Shutting down coal-burning power plants like the WE Energies facility in the Menomonee Valley and replacing them with alternative forms of energy will only increase energy costs. The study’s authors would claim that increased energy conservation programs would offset the costs, but as we’ve seen in Wisconsin those programs too are paid for by rate increases and would fall disproportionately on the NAACP’s constituents.

Already, environmentalist pressures supported by the study’s authors would lead to new regulations on emissions that could result in 1.6 million jobs being lost, according to the National Economic Research Associates (NERA). Those losses could fall disproportionately on Wisconsin residents since coal-based plants generated 63% of Wisconsin electricity in 2011.

The NAACP study misses an even larger point. Coal power has helped fuel the transformation of the American economy from a farm-based economy to a developed one. Coal power is now doing the same for the developing world, especially India and China.

As Freeman Dyson said in an interview with the New York Times, “the move of the populations of China and India from poverty to middle-class prosperity should be the great historic achievement of the century. Without coal it cannot happen.”

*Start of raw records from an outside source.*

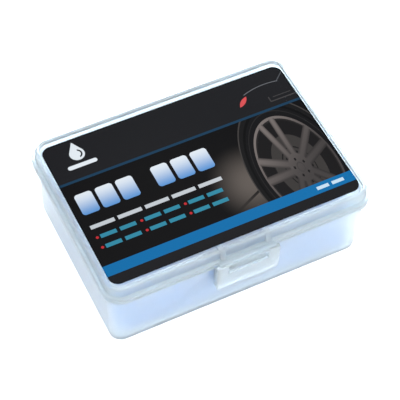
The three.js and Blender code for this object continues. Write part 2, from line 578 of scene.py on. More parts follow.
class Sheet:
    """The label's plane in millimetres from its middle, with masks for printed shapes.

    Every mask is a number socket, 1 inside its shape and 0 outside.
    """

    def __init__(self, graph: Graph) -> None:
        """Splits the label's coordinates."""
        self.graph = graph
        self.place = graph.place(1 / MM)
        parts = graph.tree.nodes.new("ShaderNodeSeparateXYZ")
        graph.link(self.place, parts.inputs[0])
        self.x, self.y, self.z = parts.outputs

    def within(self, value: bpy.types.NodeSocket, span: Span) -> bpy.types.NodeSocket:
        """1 where a number is inside a span."""
        return self.graph.math("COMPARE", value, *span)

    def both(
        self, first: bpy.types.NodeSocket, second: bpy.types.NodeSocket
    ) -> bpy.types.NodeSocket:
        """Where two masks overlap."""
        return self.graph.math("MULTIPLY", first, second)

    def union(self, masks: Iterable[bpy.types.NodeSocket]) -> bpy.types.NodeSocket:
        """Where any of some masks is."""
        return reduce(lambda first, second: self.graph.math("MAXIMUM", first, second), masks)

    def less(self, value: bpy.types.NodeSocket, limit: object) -> bpy.types.NodeSocket:
        """1 where a number is under a limit."""
        return self.graph.math("LESS_THAN", value, limit)

    def size(self, value: bpy.types.NodeSocket) -> bpy.types.NodeSocket:
        """A number without its sign."""
        return self.graph.math("ABSOLUTE", value)

    def bar(self, bar: Bar) -> bpy.types.NodeSocket:
        """A rectangle."""
        across = self.within(self.x, Span(bar.middle[0], bar.half[0]))
        return self.both(across, self.within(self.y, Span(bar.middle[1], bar.half[1])))

    def pill(self, bar: Bar, radius: float) -> bpy.types.NodeSocket:
        """A rectangle with round corners."""
        graph = self.graph
        core = (bar.half[0] - radius, bar.half[1] - radius, DEEP)
        from_middle = graph.vector("SUBTRACT", self.place, (*bar.middle, 0)).outputs[0]
        away = graph.vector("ABSOLUTE", from_middle).outputs[0]
        beyond = graph.vector("SUBTRACT", away, core).outputs[0]
        beyond = graph.vector("MAXIMUM", beyond, (0, 0, 0)).outputs[0]
        return self.less(graph.vector("LENGTH", beyond).outputs["Value"], radius)

    def distance(
        self, middle: tuple[float, float], squeeze: float = 1.0
    ) -> bpy.types.NodeSocket:
        """Distance from a point, with X first divided by squeeze."""
        math_node = self.graph.math
        across = math_node("DIVIDE", math_node("SUBTRACT", self.x, middle[0]), squeeze)
        along = math_node("SUBTRACT", self.y, middle[1])
        across_square = math_node("MULTIPLY", across, across)
        along_square = math_node("MULTIPLY", along, along)
        return math_node("SQRT", math_node("ADD", across_square, along_square))

    def line(self, line: Slant) -> bpy.types.NodeSocket:
        """A sloping line."""
        height = self.graph.math("MULTIPLY_ADD", self.x, line.slope, line.offset)
        return self.less(self.size(self.graph.math("SUBTRACT", self.y, height)), line.half)

    def row(self, bars: Sequence[Span], height: Span) -> bpy.types.NodeSocket:
        """Bars side by side in a row."""
        return self.both(
            self.union(self.within(self.x, bar) for bar in bars), self.within(self.y, height)
        )


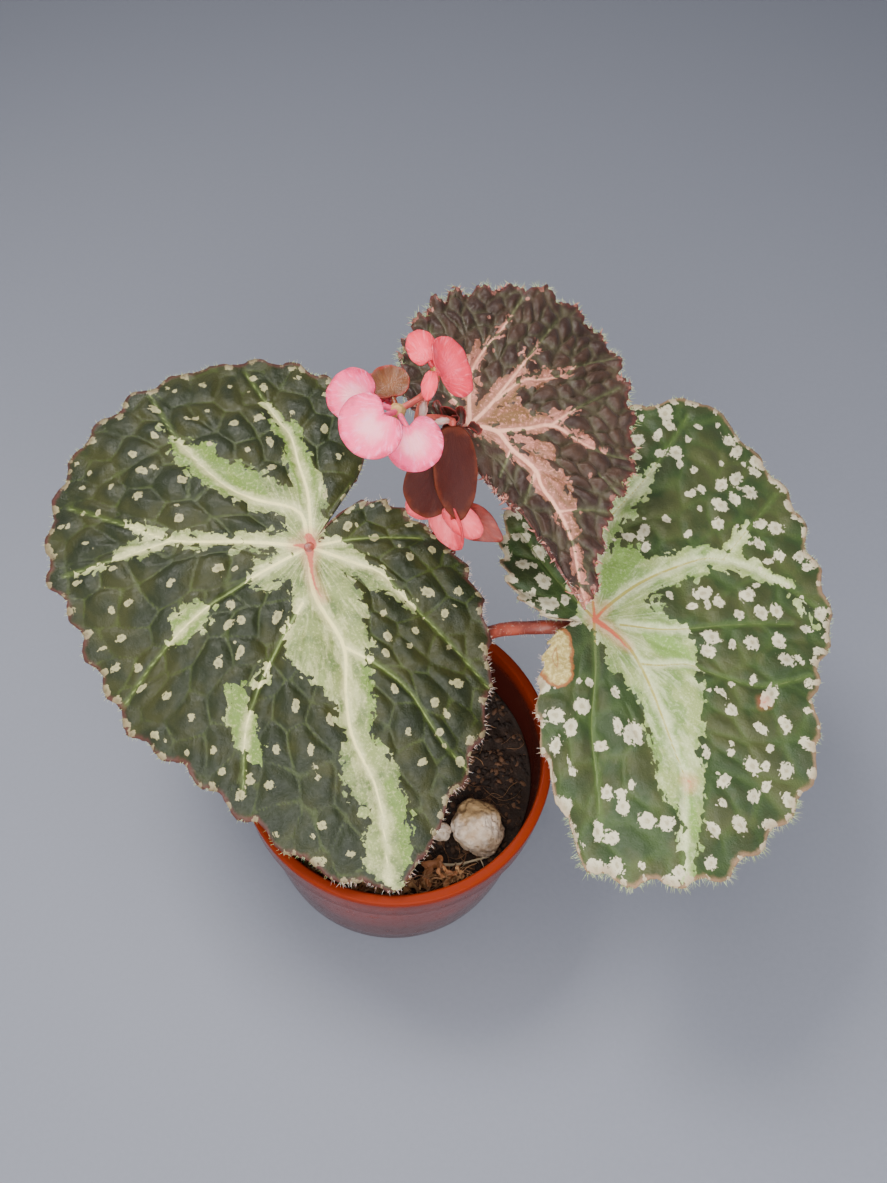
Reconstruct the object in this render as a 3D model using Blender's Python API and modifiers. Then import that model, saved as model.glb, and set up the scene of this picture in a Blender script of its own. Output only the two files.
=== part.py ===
"""Potted begonia: three broad leaves and pink blooms on a rhizome in a round plastic pot.

Metres, +Z up. The origin is the centre of the pot's base, on the surface it stands on.
-Y is the front, +X the right. The largest leaf hangs over the front left of the pot, the
second one over the right, and the young brown leaf stands highest, at the back.
"""

import math

import bmesh
import bpy
from mathutils import Vector, noise

MM = 0.001
SEAT_GAP = 0.3 * MM

# Pot: a round nursery pot, 105 mm across the rim.
POT_RIM_RADIUS = 52.5 * MM
POT_HEIGHT = 75 * MM
POT_BASE_RADIUS = 46 * MM
POT_LIP_WIDTH = 3.4 * MM
POT_BAND_HEIGHT = 15 * MM
POT_BAND_STEP = 1.4 * MM
POT_WALL = 1.8 * MM
POT_FLOOR = 2 * MM
POT_ROUNDING = 0.9 * MM
POT_SIDES = 40
DRAIN_HOLES = 6
DRAIN_RADIUS = 4 * MM
DRAIN_RING_RADIUS = 28 * MM

# Soil: fills the pot to about 23 mm under the rim.
SOIL_TOP = 52 * MM
SOIL_LUMP = 1.6 * MM
SOIL_LUMP_SPACING = 11 * MM
SOIL_RINGS = 7

# Rhizome: a thick creeping stem, half sunk in the soil, from back left to front right, in mm.
RHIZOME_POINTS = [(-25, 33, 50), (-15, 27, 53), (-2, 19, 54), (9, 12, 55), (17, 6, 55)]
RHIZOME_RADIUS = 6.2 * MM
RHIZOME_KNOB = 0.7 * MM
RHIZOME_STEPS = 15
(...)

Instead, the authors would rather combine environmentalism, global economic redistribution plans and racial politics to advance an agenda designed, in the words of the authors, “…for philanthropy to offer opportunities for investing resources that will both support local communities’ struggling to better their living conditions while also advancing environmental grant makers’ most important goals of protecting human health and the environment and reducing greenhouse gas emissions.”

While it’s good that they’re being honest about searching for more checks so they can continue with their activism, they are not truly serving the minority population whose best interests they claim to represent.